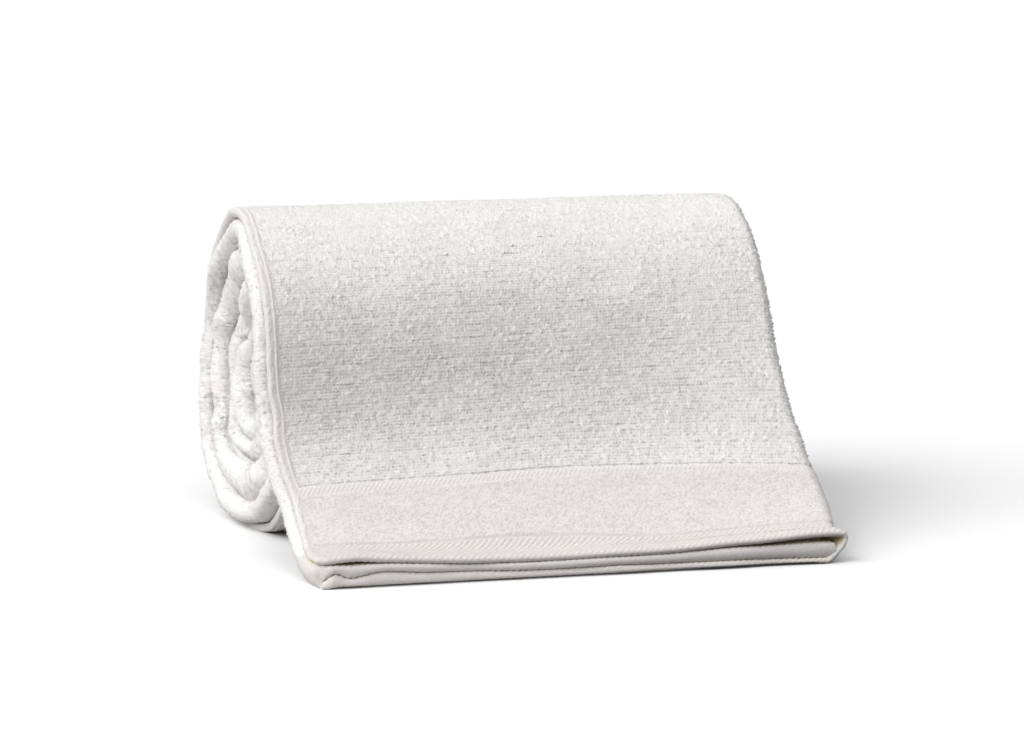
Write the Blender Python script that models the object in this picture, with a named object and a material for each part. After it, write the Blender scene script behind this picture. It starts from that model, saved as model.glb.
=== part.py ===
"""A bath towel folded in thirds along its length, then rolled, with its loose end let down in front.

The towel is one cloth. Its section across the strip is a letter fold: a bottom layer, a middle layer
that is turned in at the left fold, and a top layer that is turned over at the right fold. That
section is carried along the strip, which starts in the core of the roll, winds outwards, passes over
the top of the roll and runs down the front to the hem on the surface. X is the axis of the roll, -Y
the side with the loose end, and the surface is z = 0. Sizes are in millimetres.
"""

import bpy
import numpy as np

MM = 0.001

# Cloth
LAYER = 4.2  # one layer of terry with its loops
HEM_LAYER = 3.0  # one layer in the hem band, which has no loops
AIR = 0.4  # between two layers of the fold
HEM_BAND = 15.0  # from the end of the strip to where the loops begin

# Letter fold
MIDDLE_IN = 9.5  # free edge of the middle layer, in from the right fold
TOP_IN = 6.0  # free edge of the top layer, in from the left fold
FOLD_TURNS = np.radians(np.linspace(0.0, 180.0, 5))  # points round each fold
ACROSS = (-0.45, 0.45)  # points on each layer between its folds, as shares of the half width

# Roll
CORE_Y = 10.0
CORE_Z = 69.8
TURNS = 4.5  # from the inner end to the last pass over the top
TOP_RADIUS = 65.6  # underside of the strip at that pass
PITCH = 14.4
NARROW = 0.95  # width of the roll for its height
SAG = 1.2  # how far each turn further in hangs lower
LEAN = 0.07  # how far the back of the roll sinks for each unit of depth, and the front rises
FULL = 2.5  # the lower half is a superellipse of this power, fuller than a circle, where the roll sags
SQUEEZE = 0.06  # share by which the layers are pressed under the core, and loose over it
STEPS = 24  # stations in a turn
LEAVES = 0.125  # turns past the top where the loose end leaves the round

# Both ends of the roll: the strip shifts to and fro as it winds. Turns are counted from the last pass
# over the top, so that the inner ones are negative, and the loose end runs from 0 to about 0.6.
EDGES = (
    # turn, left fold, right fold
    (-4.50, -108.0, 108.0),
    (-4.00, -113.0, 113.0),
    (-3.50, -117.0, 111.0),
    (-3.00, -113.0, 116.0),
    (-2.50, -118.5, 113.0),
    (-2.00, -114.0, 117.0),
    (-1.50, -120.5, 115.0),
    (-1.00, -115.5, 119.0),
    (-0.75, -115.0, 118.0),
    (-0.45, -126.5, 117.0),
    (-0.20, -121.5, 117.5),
    (0.00, -122.5, 120.5),
    (0.10, -126.0, 118.5),
    (0.20, -129.5, 117.5),
    (0.30, -127.5, 118.0),
    (0.38, -124.5, 119.0),
    (0.48, -122.5, 120.0),
    (0.60, -121.5, 119.0),
)

# Underside of the loose end after it leaves the round, along its left and its right fold.
LOOSE_END = (
    # left y, left z, right y, right z
    (-45.6, 110.0, -47.0, 109.5),
    (-52.8, 94.0, -58.0, 94.0),
    (-56.5, 78.0, -68.5, 77.0),
    (-60.5, 61.5, -79.5, 60.0),
    (-66.5, 45.5, -90.5, 44.5),
    (-75.5, 31.0, -102.0, 30.5),
    (-87.5, 17.5, -114.0, 18.0),
    (-100.5, 6.0, -126.5, 7.0),
    (-113.0, 0.0, -138.0, 0.0),
    (-122.0, 0.0, -145.0, 0.0),
    (-128.0, 0.0, -150.0, 0.0),
)
TURN_STEP = 0.04  # share of a turn between two rows of the loose end, for the table of edges

# Gaps between the layers at the hem, where they part, and how far from the hem they start to part
GAPE_LEFT = 1.6
GAPE_RIGHT = 2.6
GAPE_LENGTH = 60.0

WHITE = (0.80, 0.78, 0.76)
ROUGHNESS = 0.95


def roll_line(turn):
    """Underside of the strip in the roll: a spiral that sags, whose inner turns hang a little lower."""
    angle = 2.0 * np.pi * (turn + 0.25)
    power = np.where(np.sin(angle) < 0.0, FULL, 2.0)
    fuller = (np.abs(np.cos(angle)) ** power + np.abs(np.sin(angle)) ** power) ** (-1.0 / power)
    radius = (TOP_RADIUS + PITCH * turn) * fuller
    y = CORE_Y + NARROW * radius * np.cos(angle)
    z = CORE_Z + SAG * turn + radius * np.sin(angle) - LEAN * (y - CORE_Y)
    return np.stack([y, z], axis=1)


def stations():
    """Turn, left line, right line and squeeze of the strip at each station, from the core to the hem."""
    turn = np.arange(round(-TURNS * STEPS), LEAVES * STEPS + 1) / STEPS
    turn = turn[:-1] + 0.5 / STEPS
    roll = roll_line(turn)
    loose = np.array(LOOSE_END)
    left = np.concatenate([roll, loose[:, 0:2]])
    right = np.concatenate([roll, loose[:, 2:4]])
    press = 1.0 + SQUEEZE * np.sin(2.0 * np.pi * (turn + 0.25))
    fade = np.interp(np.arange(len(loose)), (0.0, 4.0), (press[-1], 1.0))
    later = turn[-1] + TURN_STEP * np.arange(1, len(loose) + 1)
    return np.concatenate([turn, later]), left, right, np.concatenate([press, fade])


def normals(line):
    """Unit normals of a line in the YZ plane, on the side that faces away from the core."""
    along = np.gradient(line, axis=0)
    across = np.stack([along[:, 1], -along[:, 0]], axis=1)
    return across / np.linalg.norm(across, axis=1, keepdims=True)


def length_along(line):
    """Length of the line up to each of its points."""
    return np.concatenate([[0.0], np.cumsum(np.linalg.norm(np.diff(line, axis=0), axis=1))])


def fold_section(left, right, layer, air_left, air_right):
    """Outline of the letter fold: x and height above the underside, at each station and point.

    The cloth is followed from the free edge of the middle layer, round the left fold, along the
    bottom, round the right fold and along the top to its free edge. Each point of that way gives
    one outline point on either side of the cloth, so the outline is the first side followed by the
    second side backwards.
    """
    middle_x = 0.5 * (left + right)
    half = 0.5 * (right - left)

    def air(share):
        side = np.where(share < 0.0, air_left, air_right)
        return AIR + (side - AIR) * share * share

    def flat(x, share, level, up):
        height = (level + 0.5) * layer + level * air(share)
        return [(x, height + 0.5 * up * layer), (x, height - 0.5 * up * layer)]

    def round_fold(centre_x, centre_height, outer, inner, start):
        angles = start + FOLD_TURNS
        return [
            [(centre_x + reach * np.cos(a), centre_height + reach * np.sin(a)) for reach in (outer, inner)]
            for a in angles
        ]

    left_outer = layer + 0.5 * air_left
    right_outer = 1.5 * layer + air_right
    way = [flat(right - MIDDLE_IN, 1.0, 1, 1.0)]
    way += [flat(middle_x + share * half, share, 1, 1.0) for share in reversed(ACROSS)]
    way += round_fold(left + left_outer, left_outer, left_outer, 0.5 * air_left, 0.5 * np.pi)
    way += [flat(middle_x + share * half, share, 0, -1.0) for share in ACROSS]
    way += round_fold(right - right_outer, right_outer, right_outer, right_outer - layer, -0.5 * np.pi)
    way += [flat(middle_x + share * half, share, 2, 1.0) for share in reversed(ACROSS)]
    way += [flat(left + TOP_IN, -1.0, 2, 1.0)]
    outline = [pair[0] for pair in way] + [pair[1] for pair in reversed(way)]
    x = np.stack([point[0] for point in outline], axis=1)
    height = np.stack([point[1] for point in outline], axis=1)
    return x, height


def towel_points():
    """Points of the towel, one row of outline points for each station, with the box's middle at x = y = 0."""
    turn, left_line, right_line, press = stations()
    edges = np.array(EDGES)
    left = np.interp(turn, edges[:, 0], edges[:, 1])
    right = np.interp(turn, edges[:, 0], edges[:, 2])
    length = length_along(0.5 * (left_line + right_line))
    to_end = np.minimum(length, length[-1] - length)
    layer = np.interp(to_end, (0.5 * HEM_BAND, HEM_BAND), (HEM_LAYER, LAYER))
    parted = np.clip(1.0 - (length[-1] - length) / GAPE_LENGTH, 0.0, 1.0) ** 2
    air_left = AIR + (GAPE_LEFT - AIR) * parted
    air_right = AIR + (GAPE_RIGHT - AIR) * parted

    x, height = fold_section(left, right, layer, air_left, air_right)
    share = ((x - left[:, None]) / (right - left)[:, None])[:, :, None]
    line = left_line[:, None, :] * (1.0 - share) + right_line[:, None, :] * share
    normal = normals(left_line)[:, None, :] * (1.0 - share) + normals(right_line)[:, None, :] * share
    normal /= np.linalg.norm(normal, axis=2, keepdims=True)
    flat = line + normal * (height * press[:, None])[:, :, None]
    points = np.concatenate([x[:, :, None], flat], axis=2)
    points[:, :, 2] = np.maximum(points[:, :, 2], 0.0)
    middle = 0.5 * (points.min(axis=(0, 1)) + points.max(axis=(0, 1)))
    return points - (middle[0], middle[1], 0.0)


def loft_faces(rows, ring):
    """Faces of a closed ring carried through all rows, with each end shut across the cloth's thickness."""
    faces = []
    for row in range(rows - 1):
        for i in range(ring):
            j = (i + 1) % ring
            faces.append((row * ring + j, (row + 1) * ring + j, (row + 1) * ring + i, row * ring + i))
    last = (rows - 1) * ring
    for i in range(ring // 2 - 1):
        a, b, c, d = i, i + 1, ring - 2 - i, ring - 1 - i
        faces.append((d, c, b, a))
        faces.append((last + a, last + b, last + c, last + d))
    return faces


def cloth_material():
    """Plain warm white cotton."""
    material = bpy.data.materials.new("white_terry")
    material.use_nodes = True
    shader = material.node_tree.nodes["Principled BSDF"]
    shader.inputs["Base Color"].default_value = (*WHITE, 1.0)
    shader.inputs["Roughness"].default_value = ROUGHNESS
    shader.inputs["Metallic"].default_value = 0.0
    return material


def make_towel():
    """The towel, as one closed mesh."""
    points = towel_points()
    rows, ring = points.shape[:2]
    mesh = bpy.data.meshes.new("towel")
    mesh.from_pydata((points.reshape(-1, 3) * MM).tolist(), [], loft_faces(rows, ring))
    mesh.materials.append(cloth_material())
    mesh.polygons.foreach_set("use_smooth", np.ones(len(mesh.polygons), dtype=bool))
    mesh.update()
    towel = bpy.data.objects.new("towel", mesh)
    bpy.context.scene.collection.objects.link(towel)
    return towel


for old in list(bpy.data.objects):
    bpy.data.objects.remove(old, do_unlink=True)
make_towel()
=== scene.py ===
"""A rolled bath towel: one terry cloth folded in thirds, rolled up, its loose end let down in front.

The cloth is followed as a strip. Its folded section is carried along one line, from the core of the
roll to the hem on the surface. Every piece is a sheet laid on that strip, given by how far along the
strip and how far across the cloth it lies, and how high it stands. Lengths are in millimetres until
a mesh is written. X is the axis of the roll, -Y the side with the loose end, z = 0 the surface.
"""

import bpy
import numpy as np
from mathutils import Matrix


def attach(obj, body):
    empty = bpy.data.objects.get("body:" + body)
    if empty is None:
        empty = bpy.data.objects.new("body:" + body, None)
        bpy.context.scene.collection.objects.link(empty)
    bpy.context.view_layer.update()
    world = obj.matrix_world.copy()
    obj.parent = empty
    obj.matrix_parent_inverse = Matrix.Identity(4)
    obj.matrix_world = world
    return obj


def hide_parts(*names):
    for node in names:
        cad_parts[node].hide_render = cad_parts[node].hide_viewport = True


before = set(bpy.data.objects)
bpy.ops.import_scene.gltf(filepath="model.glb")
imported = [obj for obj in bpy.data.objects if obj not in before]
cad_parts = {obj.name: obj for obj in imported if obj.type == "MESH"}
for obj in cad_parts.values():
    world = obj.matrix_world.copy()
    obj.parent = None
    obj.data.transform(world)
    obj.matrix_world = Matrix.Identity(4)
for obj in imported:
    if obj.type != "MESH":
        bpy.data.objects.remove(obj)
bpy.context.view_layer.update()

MM = 0.001

# Camera: where it looks from, its lens, and how far the picture's middle is from the towel's
AZIMUTH = np.radians(-18.72)
ELEVATION = np.radians(8.42)
DISTANCE = 1285.1
LENS = 98.44
AIM = (0.0, 0.0, 75.0)
ASIDE = 4.2
ABOVE = 0.9

# Light: how strong the surroundings are at the horizon and overhead, and as the camera sees them
SKY = (0.25, 0.47)
SKY_SEEN = 1.1
LIGHTS = (
    # name, strength, softness in degrees, direction that it comes from
    ("light_left", 1.75, 50.0, (-0.75, -0.13, 0.65)),
    ("light_front", 1.12, 60.0, (-0.30, -0.55, 0.78)),
)

# Floor: share of the light that it throws back in front of the towel and elsewhere, where the front
# part ends, half the width of the blend there, and half the floor's side in metres
FLOOR_BACK = (0.12, 0.62)
FLOOR_FRONT = -108.0
FLOOR_BLEND = 2.0
FLOOR_SIDE = 60.0

# The strip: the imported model's, with its ends and its free edges placed a little more finely
LAYER = 4.2  # one layer of terry with its loops
HEM_LAYER = 3.0  # one layer in the hem
AIR = 0.4  # between two layers of the fold
HEM_BAND = 15.0  # from the end of the strip to where a layer has its full thickness
MIDDLE_IN = 9.0  # free edge of the middle layer, in from the right fold
CORE_Y = 10.0
CORE_Z = 69.8
TURNS = 4.5  # from the inner end to the last pass over the top
TOP_RADIUS = 65.6  # underside of the strip at that pass
PITCH = 14.4
NARROW = 0.95  # width of the roll for its height
SAG = 1.2  # how far each turn further in hangs lower
LEAN = 0.07  # how far the back of the roll sinks for each unit of depth, and the front rises
FULL = 2.5  # power of the superellipse that makes the lower half fuller than a circle
SQUEEZE = 0.06  # share by which the layers are pressed under the core, and loose over it
SQUEEZE_ENDS = 4.0  # rows of the loose end over which that fades out
STEPS = 24  # stations in a turn
LEAVES = 0.125  # turns past the top where the loose end leaves the round
OUTER_TURN = -0.86  # where the outermost turn comes out from under the loose end

# Both ends of the roll: the strip shifts to and fro as it winds. Turns are counted from the last pass
# over the top, so that the inner ones are negative, and the loose end runs from 0 to about 0.6.
EDGES = (
    # turn, left fold, right fold, top layer's free edge in from the left fold
    (-4.50, -112.0, 108.0, 5.0),
    (-4.00, -114.0, 113.0, 3.0),
    (-3.50, -117.0, 111.0, 4.0),
    (-3.00, -114.5, 116.0, 2.5),
    (-2.50, -118.5, 113.0, 3.5),
    (-2.00, -115.5, 117.0, 2.0),
    (-1.50, -120.5, 115.0, 3.0),
    (-1.00, -118.5, 119.0, 7.0),
    (-0.75, -116.0, 118.0, 8.0),
    (-0.45, -123.5, 117.0, 8.5),
    (-0.20, -123.5, 121.5, 7.0),
    (0.00, -122.5, 125.0, 1.0),
    (0.10, -126.0, 121.5, 3.5),
    (0.20, -129.5, 116.5, 5.0),
    (0.30, -127.5, 118.0, 5.0),
    (0.38, -124.5, 119.0, 4.3),
    (0.48, -122.5, 120.0, 3.2),
    (0.60, -121.5, 121.0, 2.0),
)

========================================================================

• What you will do
Your task is to quote the lines above, beginning with the first and ending with the one that holds "the loops begin".

• Correct output
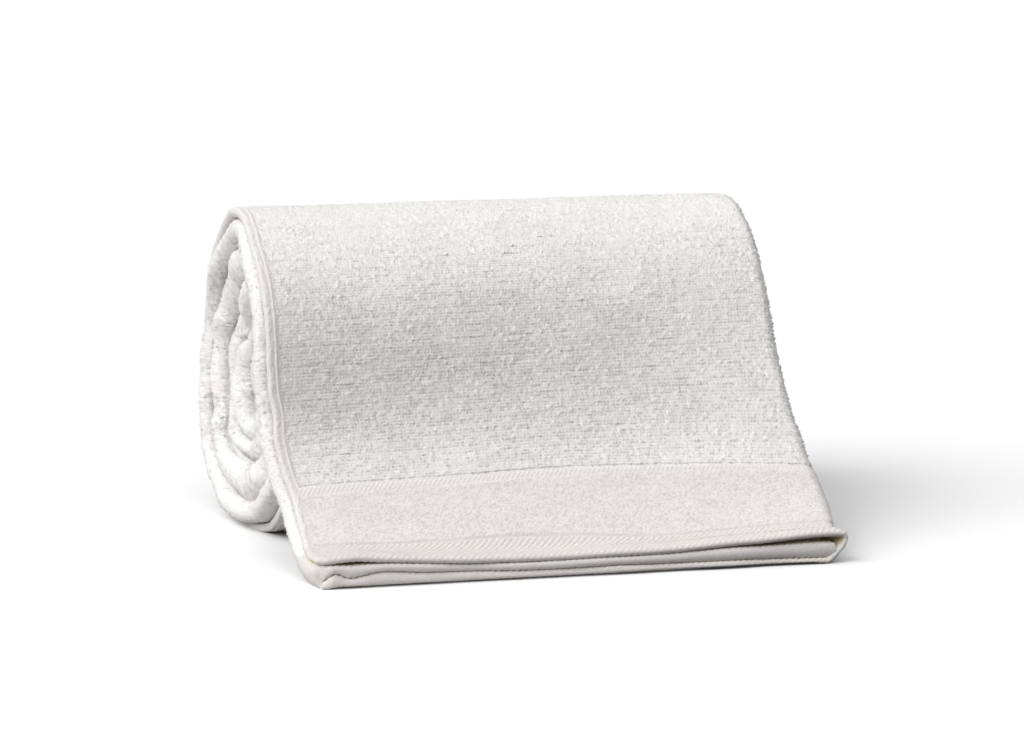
Write the Blender Python script that models the object in this picture, with a named object and a material for each part. After it, write the Blender scene script behind this picture. It starts from that model, saved as model.glb.
=== part.py ===
"""A bath towel folded in thirds along its length, then rolled, with its loose end let down in front.

The towel is one cloth. Its section across the strip is a letter fold: a bottom layer, a middle layer
that is turned in at the left fold, and a top layer that is turned over at the right fold. That
section is carried along the strip, which starts in the core of the roll, winds outwards, passes over
the top of the roll and runs down the front to the hem on the surface. X is the axis of the roll, -Y
the side with the loose end, and the surface is z = 0. Sizes are in millimetres.
"""

import bpy
import numpy as np

MM = 0.001

# Cloth
LAYER = 4.2  # one layer of terry with its loops
HEM_LAYER = 3.0  # one layer in the hem band, which has no loops
AIR = 0.4  # between two layers of the fold
HEM_BAND = 15.0  # from the end of the strip to where the loops begin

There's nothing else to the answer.